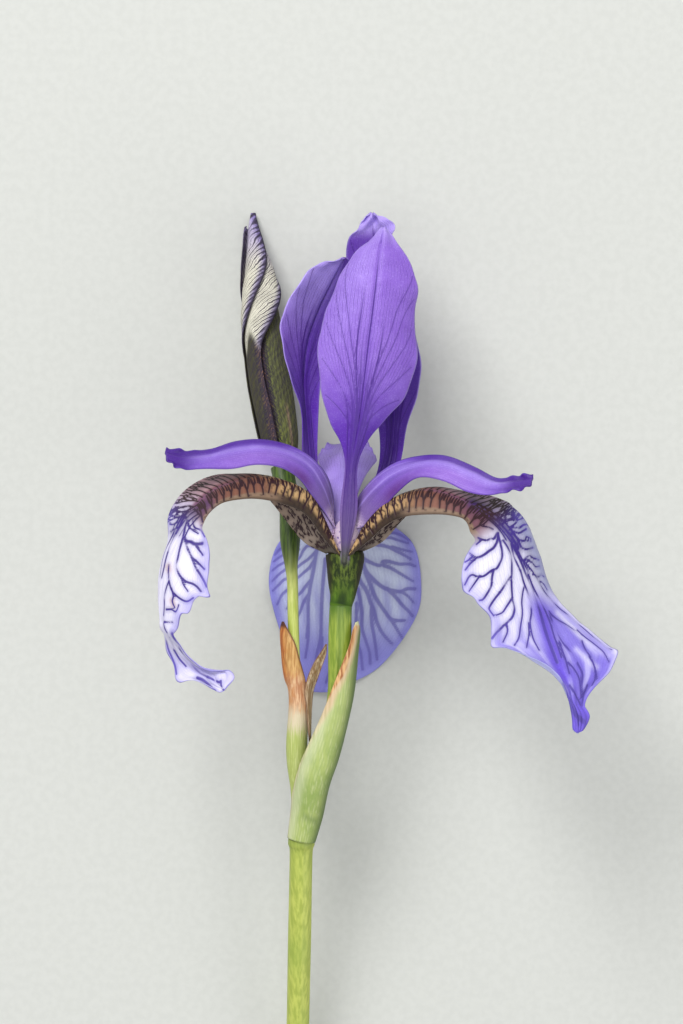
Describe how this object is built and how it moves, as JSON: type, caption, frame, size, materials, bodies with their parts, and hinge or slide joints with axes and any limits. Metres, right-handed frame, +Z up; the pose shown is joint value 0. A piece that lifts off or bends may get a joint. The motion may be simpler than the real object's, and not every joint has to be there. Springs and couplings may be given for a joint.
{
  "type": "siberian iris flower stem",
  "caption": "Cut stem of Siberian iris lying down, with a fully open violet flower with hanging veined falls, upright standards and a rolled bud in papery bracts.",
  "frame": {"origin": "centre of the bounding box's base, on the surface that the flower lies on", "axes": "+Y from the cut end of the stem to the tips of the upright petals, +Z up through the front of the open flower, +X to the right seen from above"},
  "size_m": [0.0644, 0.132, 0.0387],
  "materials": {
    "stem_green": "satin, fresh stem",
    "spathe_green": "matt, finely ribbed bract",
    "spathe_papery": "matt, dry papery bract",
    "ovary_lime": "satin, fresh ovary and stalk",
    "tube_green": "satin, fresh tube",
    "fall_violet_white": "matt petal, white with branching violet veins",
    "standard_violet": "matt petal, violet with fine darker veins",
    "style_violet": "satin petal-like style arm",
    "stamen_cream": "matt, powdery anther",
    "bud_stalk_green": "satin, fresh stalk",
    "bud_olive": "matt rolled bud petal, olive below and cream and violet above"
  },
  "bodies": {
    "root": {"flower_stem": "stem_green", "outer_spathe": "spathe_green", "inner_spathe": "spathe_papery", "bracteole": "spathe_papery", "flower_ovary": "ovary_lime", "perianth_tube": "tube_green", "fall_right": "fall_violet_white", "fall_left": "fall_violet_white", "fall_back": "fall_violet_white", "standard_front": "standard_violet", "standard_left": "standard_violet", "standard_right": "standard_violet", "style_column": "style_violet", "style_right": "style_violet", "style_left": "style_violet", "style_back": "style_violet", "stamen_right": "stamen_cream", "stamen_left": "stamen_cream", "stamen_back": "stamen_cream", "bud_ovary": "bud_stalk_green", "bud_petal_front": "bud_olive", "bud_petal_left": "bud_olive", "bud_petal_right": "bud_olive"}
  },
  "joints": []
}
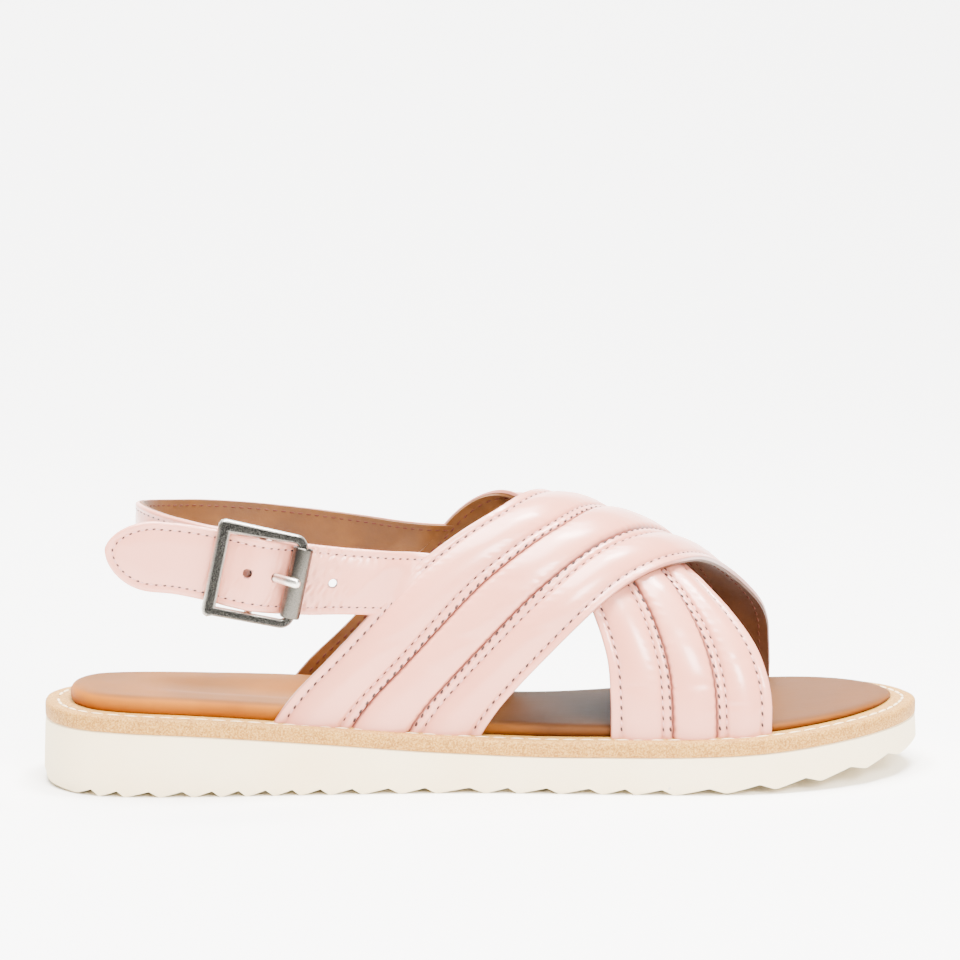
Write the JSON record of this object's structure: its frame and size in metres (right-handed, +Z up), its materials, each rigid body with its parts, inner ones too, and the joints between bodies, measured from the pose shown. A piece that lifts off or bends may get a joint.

To do ▸
Return all the data exactly as given.

Final result ▸
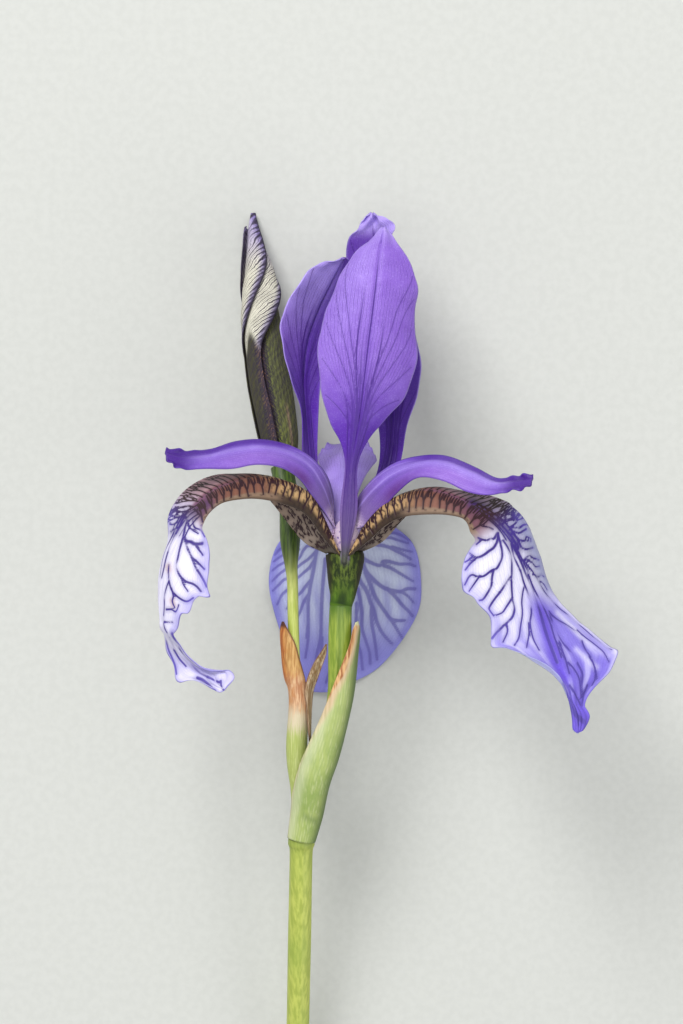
Describe how this object is built and how it moves, as JSON: type, caption, frame, size, materials, bodies with their parts, and hinge or slide joints with axes and any limits. Metres, right-handed frame, +Z up; the pose shown is joint value 0. A piece that lifts off or bends may get a joint. The motion may be simpler than the real object's, and not every joint has to be there. Springs and couplings may be given for a joint.
{
  "type": "siberian iris flower stem",
  "caption": "Cut stem of Siberian iris lying down, with a fully open violet flower with hanging veined falls, upright standards and a rolled bud in papery bracts.",
  "frame": {"origin": "centre of the bounding box's base, on the surface that the flower lies on", "axes": "+Y from the cut end of the stem to the tips of the upright petals, +Z up through the front of the open flower, +X to the right seen from above"},
  "size_m": [0.0644, 0.132, 0.0387],
  "materials": {
    "stem_green": "satin, fresh stem",
    "spathe_green": "matt, finely ribbed bract",
    "spathe_papery": "matt, dry papery bract",
    "ovary_lime": "satin, fresh ovary and stalk",
    "tube_green": "satin, fresh tube",
    "fall_violet_white": "matt petal, white with branching violet veins",
    "standard_violet": "matt petal, violet with fine darker veins",
    "style_violet": "satin petal-like style arm",
    "stamen_cream": "matt, powdery anther",
    "bud_stalk_green": "satin, fresh stalk",
    "bud_olive": "matt rolled bud petal, olive below and cream and violet above"
  },
  "bodies": {
    "root": {"flower_stem": "stem_green", "outer_spathe": "spathe_green", "inner_spathe": "spathe_papery", "bracteole": "spathe_papery", "flower_ovary": "ovary_lime", "perianth_tube": "tube_green", "fall_right": "fall_violet_white", "fall_left": "fall_violet_white", "fall_back": "fall_violet_white", "standard_front": "standard_violet", "standard_left": "standard_violet", "standard_right": "standard_violet", "style_column": "style_violet", "style_right": "style_violet", "style_left": "style_violet", "style_back": "style_violet", "stamen_right": "stamen_cream", "stamen_left": "stamen_cream", "stamen_back": "stamen_cream", "bud_ovary": "bud_stalk_green", "bud_petal_front": "bud_olive", "bud_petal_left": "bud_olive", "bud_petal_right": "bud_olive"}
  },
  "joints": []
}
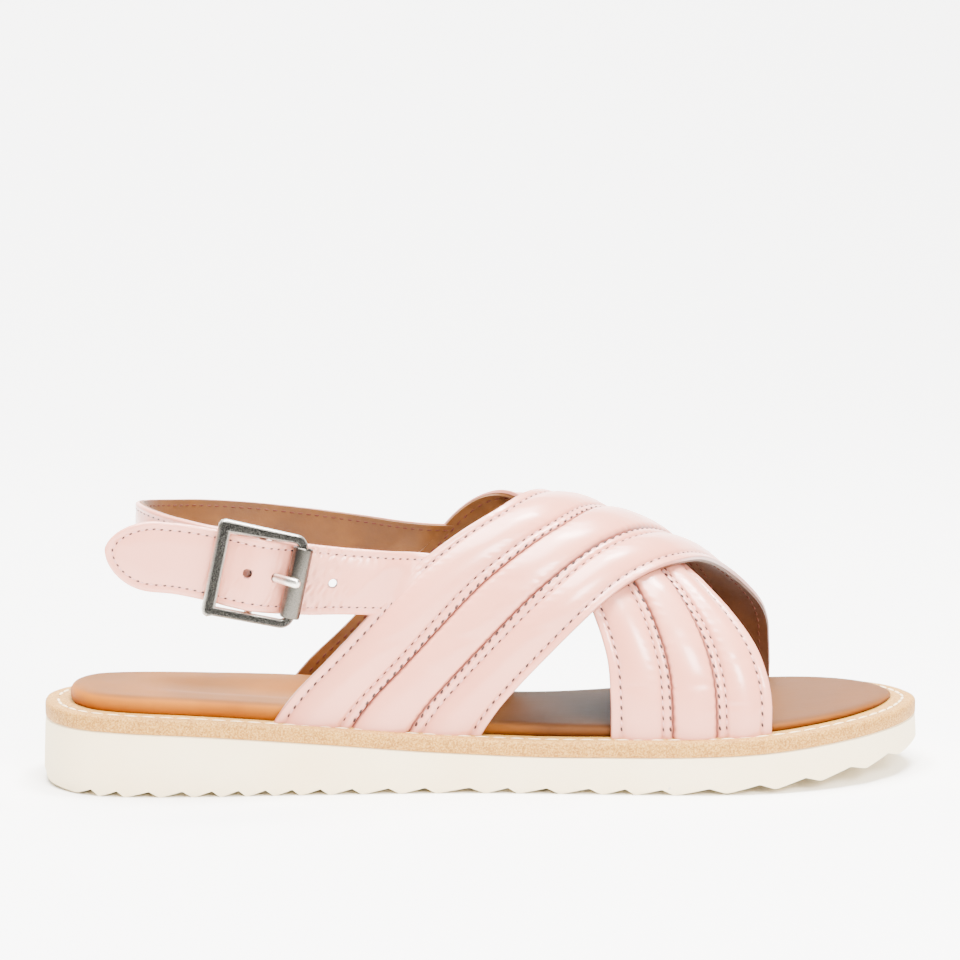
Write the JSON record of this object's structure: its frame and size in metres (right-handed, +Z up), its materials, each rigid body with its parts, inner ones too, and the joints between bodies, measured from the pose shown. A piece that lifts off or bends may get a joint.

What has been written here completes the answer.